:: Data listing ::

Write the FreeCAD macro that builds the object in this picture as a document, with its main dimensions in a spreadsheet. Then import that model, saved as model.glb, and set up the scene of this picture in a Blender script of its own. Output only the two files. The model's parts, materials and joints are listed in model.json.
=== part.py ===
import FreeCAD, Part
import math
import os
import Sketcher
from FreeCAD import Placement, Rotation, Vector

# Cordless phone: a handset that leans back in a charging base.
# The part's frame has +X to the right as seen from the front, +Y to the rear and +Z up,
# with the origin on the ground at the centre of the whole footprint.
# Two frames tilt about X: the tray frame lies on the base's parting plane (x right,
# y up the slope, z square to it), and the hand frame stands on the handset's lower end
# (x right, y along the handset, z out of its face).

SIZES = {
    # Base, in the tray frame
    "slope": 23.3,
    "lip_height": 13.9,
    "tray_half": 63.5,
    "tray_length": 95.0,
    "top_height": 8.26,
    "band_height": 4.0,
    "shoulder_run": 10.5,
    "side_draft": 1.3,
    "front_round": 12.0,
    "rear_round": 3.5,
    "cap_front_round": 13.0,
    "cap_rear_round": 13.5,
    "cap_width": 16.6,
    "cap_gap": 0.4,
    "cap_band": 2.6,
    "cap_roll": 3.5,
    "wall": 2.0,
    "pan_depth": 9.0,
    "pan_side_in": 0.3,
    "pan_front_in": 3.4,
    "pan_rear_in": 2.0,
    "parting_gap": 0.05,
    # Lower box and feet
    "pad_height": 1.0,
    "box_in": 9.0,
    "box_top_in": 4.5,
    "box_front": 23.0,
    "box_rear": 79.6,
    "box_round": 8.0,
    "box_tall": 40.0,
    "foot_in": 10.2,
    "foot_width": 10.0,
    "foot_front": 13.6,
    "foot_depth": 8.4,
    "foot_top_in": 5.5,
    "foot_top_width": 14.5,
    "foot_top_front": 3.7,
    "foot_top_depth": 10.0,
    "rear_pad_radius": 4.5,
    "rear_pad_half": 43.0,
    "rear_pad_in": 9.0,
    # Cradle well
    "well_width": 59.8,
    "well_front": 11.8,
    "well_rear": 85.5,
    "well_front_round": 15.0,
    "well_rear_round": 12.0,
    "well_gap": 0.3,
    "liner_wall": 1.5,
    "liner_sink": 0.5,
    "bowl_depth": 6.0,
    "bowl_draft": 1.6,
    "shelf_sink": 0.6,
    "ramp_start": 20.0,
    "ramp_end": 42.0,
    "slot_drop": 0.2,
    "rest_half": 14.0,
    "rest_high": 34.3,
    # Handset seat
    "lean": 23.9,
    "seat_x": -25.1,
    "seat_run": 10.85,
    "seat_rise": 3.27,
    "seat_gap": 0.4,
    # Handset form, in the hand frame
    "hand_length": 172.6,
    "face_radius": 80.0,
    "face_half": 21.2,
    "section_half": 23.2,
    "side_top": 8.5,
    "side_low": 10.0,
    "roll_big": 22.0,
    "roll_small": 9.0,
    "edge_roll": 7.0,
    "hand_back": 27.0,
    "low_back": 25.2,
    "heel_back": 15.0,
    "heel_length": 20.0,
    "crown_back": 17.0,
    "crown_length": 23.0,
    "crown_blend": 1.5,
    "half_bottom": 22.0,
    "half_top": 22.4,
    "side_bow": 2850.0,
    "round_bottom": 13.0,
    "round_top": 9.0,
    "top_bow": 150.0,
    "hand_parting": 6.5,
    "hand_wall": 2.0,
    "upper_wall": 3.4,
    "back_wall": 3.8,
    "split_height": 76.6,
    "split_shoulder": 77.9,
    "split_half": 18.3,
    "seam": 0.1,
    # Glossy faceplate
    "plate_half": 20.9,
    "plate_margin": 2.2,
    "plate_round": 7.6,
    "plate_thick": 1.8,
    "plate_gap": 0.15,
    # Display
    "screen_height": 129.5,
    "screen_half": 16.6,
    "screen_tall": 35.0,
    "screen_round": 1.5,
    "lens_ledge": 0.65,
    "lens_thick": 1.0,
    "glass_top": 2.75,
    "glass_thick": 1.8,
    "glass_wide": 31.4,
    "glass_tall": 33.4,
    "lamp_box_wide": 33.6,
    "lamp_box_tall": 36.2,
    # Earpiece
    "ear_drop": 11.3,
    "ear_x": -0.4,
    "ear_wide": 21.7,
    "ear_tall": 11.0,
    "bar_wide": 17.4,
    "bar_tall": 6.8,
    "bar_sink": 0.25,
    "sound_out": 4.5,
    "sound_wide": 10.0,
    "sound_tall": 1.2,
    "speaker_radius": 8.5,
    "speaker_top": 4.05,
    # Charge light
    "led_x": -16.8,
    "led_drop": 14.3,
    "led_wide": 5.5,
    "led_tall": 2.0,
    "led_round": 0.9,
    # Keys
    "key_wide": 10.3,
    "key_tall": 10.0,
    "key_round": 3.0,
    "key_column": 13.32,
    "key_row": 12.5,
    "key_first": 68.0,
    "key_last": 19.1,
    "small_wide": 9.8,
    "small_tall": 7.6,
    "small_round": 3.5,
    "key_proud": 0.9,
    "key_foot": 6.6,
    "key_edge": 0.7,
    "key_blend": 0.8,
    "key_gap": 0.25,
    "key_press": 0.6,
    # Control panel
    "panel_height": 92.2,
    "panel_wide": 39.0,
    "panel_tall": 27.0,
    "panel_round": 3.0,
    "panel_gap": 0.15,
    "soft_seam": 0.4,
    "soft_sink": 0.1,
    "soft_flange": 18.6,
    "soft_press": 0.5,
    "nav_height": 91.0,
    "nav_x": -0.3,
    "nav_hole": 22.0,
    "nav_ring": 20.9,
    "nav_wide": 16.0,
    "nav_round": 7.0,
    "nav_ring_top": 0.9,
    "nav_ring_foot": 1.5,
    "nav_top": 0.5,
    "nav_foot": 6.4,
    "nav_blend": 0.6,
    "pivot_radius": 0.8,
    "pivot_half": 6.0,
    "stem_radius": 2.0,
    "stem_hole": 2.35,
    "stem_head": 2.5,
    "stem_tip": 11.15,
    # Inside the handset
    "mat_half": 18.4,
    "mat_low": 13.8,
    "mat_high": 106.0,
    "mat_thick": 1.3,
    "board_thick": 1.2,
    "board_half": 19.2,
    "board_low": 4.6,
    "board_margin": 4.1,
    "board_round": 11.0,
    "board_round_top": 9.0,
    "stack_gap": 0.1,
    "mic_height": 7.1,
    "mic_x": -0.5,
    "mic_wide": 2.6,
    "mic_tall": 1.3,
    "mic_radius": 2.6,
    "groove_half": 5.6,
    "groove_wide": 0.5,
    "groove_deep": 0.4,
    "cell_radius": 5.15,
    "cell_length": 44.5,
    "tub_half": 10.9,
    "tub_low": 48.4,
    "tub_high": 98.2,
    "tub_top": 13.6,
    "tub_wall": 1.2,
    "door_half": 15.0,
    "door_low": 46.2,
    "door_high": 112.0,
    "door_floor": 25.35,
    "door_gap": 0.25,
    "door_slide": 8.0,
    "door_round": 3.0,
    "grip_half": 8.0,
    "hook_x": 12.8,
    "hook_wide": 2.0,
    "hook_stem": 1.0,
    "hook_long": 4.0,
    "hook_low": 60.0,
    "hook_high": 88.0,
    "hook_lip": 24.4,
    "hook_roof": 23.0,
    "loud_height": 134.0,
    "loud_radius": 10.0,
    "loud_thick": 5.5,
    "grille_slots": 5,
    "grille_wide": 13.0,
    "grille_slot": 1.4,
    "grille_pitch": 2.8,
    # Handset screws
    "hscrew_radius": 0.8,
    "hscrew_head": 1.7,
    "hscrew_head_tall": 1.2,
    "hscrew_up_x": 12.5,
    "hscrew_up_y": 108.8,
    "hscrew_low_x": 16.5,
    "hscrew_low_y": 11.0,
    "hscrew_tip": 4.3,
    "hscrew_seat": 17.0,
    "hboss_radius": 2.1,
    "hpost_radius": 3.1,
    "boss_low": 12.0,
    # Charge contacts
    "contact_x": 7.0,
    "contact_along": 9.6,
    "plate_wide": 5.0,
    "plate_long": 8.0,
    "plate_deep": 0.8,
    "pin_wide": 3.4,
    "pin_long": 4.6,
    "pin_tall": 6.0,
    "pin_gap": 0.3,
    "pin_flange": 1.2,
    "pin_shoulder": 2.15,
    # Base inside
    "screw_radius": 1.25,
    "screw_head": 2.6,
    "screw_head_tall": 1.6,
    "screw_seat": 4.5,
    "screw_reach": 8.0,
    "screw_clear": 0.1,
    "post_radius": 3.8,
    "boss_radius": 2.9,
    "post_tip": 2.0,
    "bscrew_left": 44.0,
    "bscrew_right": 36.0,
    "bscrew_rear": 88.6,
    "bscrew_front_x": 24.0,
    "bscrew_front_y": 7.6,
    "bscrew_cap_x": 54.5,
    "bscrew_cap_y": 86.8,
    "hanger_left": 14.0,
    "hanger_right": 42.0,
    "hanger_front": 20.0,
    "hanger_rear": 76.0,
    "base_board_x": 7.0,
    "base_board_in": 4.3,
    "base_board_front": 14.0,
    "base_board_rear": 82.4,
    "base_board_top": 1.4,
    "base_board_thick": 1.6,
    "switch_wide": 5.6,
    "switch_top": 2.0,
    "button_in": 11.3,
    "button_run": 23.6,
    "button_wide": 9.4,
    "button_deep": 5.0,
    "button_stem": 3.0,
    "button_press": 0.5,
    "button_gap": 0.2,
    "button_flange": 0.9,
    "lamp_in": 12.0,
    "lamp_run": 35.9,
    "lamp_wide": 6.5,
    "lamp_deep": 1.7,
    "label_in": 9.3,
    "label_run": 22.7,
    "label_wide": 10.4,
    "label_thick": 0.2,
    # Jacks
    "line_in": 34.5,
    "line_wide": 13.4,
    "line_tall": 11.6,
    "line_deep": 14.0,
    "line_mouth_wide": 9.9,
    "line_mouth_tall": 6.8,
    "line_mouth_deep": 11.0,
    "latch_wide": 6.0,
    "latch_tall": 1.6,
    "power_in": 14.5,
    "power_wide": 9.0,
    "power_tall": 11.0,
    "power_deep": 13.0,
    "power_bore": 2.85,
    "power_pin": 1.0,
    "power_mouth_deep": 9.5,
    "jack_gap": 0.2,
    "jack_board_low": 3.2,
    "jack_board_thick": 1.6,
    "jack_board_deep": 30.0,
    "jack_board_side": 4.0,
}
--
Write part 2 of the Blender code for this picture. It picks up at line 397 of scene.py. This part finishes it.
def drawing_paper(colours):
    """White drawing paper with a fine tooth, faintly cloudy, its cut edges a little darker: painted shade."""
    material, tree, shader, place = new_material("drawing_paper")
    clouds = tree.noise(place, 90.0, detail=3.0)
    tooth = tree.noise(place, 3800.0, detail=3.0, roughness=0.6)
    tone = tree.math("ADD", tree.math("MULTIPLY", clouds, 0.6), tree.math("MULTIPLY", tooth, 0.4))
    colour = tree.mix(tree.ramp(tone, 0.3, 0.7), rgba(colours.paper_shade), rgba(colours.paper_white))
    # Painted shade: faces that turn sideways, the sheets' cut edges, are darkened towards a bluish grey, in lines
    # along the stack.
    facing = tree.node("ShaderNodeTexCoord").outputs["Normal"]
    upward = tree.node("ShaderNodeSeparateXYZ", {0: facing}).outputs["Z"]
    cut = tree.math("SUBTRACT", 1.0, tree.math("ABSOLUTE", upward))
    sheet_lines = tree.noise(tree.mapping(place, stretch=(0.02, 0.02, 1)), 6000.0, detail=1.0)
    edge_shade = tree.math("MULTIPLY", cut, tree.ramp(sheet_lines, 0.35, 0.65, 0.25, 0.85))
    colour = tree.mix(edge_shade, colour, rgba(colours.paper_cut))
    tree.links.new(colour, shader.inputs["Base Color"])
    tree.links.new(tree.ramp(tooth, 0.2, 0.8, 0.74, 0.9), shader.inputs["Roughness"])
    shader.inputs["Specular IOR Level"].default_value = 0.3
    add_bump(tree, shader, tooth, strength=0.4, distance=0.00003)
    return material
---
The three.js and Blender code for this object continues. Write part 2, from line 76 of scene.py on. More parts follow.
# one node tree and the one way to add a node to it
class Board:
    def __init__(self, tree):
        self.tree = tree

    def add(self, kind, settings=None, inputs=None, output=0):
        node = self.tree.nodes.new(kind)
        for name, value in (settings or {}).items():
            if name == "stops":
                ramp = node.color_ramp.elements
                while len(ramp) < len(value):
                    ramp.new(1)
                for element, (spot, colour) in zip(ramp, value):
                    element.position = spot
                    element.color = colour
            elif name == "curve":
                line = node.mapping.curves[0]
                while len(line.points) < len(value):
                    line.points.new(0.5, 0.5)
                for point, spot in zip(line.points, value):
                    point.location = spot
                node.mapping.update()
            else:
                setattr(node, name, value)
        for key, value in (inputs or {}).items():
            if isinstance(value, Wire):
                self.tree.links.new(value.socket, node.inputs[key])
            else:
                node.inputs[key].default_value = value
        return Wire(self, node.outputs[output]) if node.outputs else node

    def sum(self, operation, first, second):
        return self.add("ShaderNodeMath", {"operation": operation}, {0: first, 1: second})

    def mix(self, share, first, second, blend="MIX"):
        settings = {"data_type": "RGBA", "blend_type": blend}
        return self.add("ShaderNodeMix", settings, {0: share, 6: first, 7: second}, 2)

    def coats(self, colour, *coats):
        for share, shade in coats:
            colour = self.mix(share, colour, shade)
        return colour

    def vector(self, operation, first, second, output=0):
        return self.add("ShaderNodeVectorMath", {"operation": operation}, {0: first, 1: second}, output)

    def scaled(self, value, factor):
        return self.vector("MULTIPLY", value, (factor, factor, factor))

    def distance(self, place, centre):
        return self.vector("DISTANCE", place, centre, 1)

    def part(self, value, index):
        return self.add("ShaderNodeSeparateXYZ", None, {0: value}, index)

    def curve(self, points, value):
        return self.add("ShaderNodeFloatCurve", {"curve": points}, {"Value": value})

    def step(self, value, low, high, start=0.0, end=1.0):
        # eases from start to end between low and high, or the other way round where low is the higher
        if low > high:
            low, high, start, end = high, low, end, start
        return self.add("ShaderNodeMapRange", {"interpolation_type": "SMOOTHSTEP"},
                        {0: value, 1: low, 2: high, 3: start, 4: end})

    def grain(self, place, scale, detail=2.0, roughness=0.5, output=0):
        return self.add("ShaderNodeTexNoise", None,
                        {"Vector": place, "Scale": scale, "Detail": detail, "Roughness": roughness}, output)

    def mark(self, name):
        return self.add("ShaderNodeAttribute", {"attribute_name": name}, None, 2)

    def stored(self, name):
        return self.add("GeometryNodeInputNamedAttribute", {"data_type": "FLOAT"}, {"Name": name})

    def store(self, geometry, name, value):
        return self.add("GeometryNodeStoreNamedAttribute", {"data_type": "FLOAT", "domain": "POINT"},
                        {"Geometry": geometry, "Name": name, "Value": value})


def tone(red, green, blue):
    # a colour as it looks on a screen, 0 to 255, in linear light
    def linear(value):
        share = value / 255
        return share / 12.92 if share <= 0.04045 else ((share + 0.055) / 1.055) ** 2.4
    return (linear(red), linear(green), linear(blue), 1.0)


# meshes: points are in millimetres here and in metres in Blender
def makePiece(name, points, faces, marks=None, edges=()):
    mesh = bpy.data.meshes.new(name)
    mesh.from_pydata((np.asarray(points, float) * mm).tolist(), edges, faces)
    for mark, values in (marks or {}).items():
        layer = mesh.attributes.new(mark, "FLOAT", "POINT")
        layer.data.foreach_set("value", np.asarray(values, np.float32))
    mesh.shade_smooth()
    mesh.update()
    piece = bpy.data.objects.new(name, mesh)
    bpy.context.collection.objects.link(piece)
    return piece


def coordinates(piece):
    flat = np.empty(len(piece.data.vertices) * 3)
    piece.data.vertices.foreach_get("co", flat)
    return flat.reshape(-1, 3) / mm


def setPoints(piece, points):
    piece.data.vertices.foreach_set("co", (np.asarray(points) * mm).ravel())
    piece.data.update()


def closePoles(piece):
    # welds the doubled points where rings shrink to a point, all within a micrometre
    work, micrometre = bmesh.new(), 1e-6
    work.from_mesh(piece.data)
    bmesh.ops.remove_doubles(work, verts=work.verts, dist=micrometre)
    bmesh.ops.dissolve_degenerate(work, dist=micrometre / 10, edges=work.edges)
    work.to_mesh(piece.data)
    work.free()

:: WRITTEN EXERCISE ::
Begin with the line containing "Write the FreeCAD" and end with the line containing "from FreeCAD import"; repeat every line from start to finish exactly, and nothing outside them.

:: SOLVED PROBLEM ::
Write the FreeCAD macro that builds the object in this picture as a document, with its main dimensions in a spreadsheet. Then import that model, saved as model.glb, and set up the scene of this picture in a Blender script of its own. Output only the two files. The model's parts, materials and joints are listed in model.json.
=== part.py ===
import FreeCAD, Part
import math
import os
import Sketcher
from FreeCAD import Placement, Rotation, Vector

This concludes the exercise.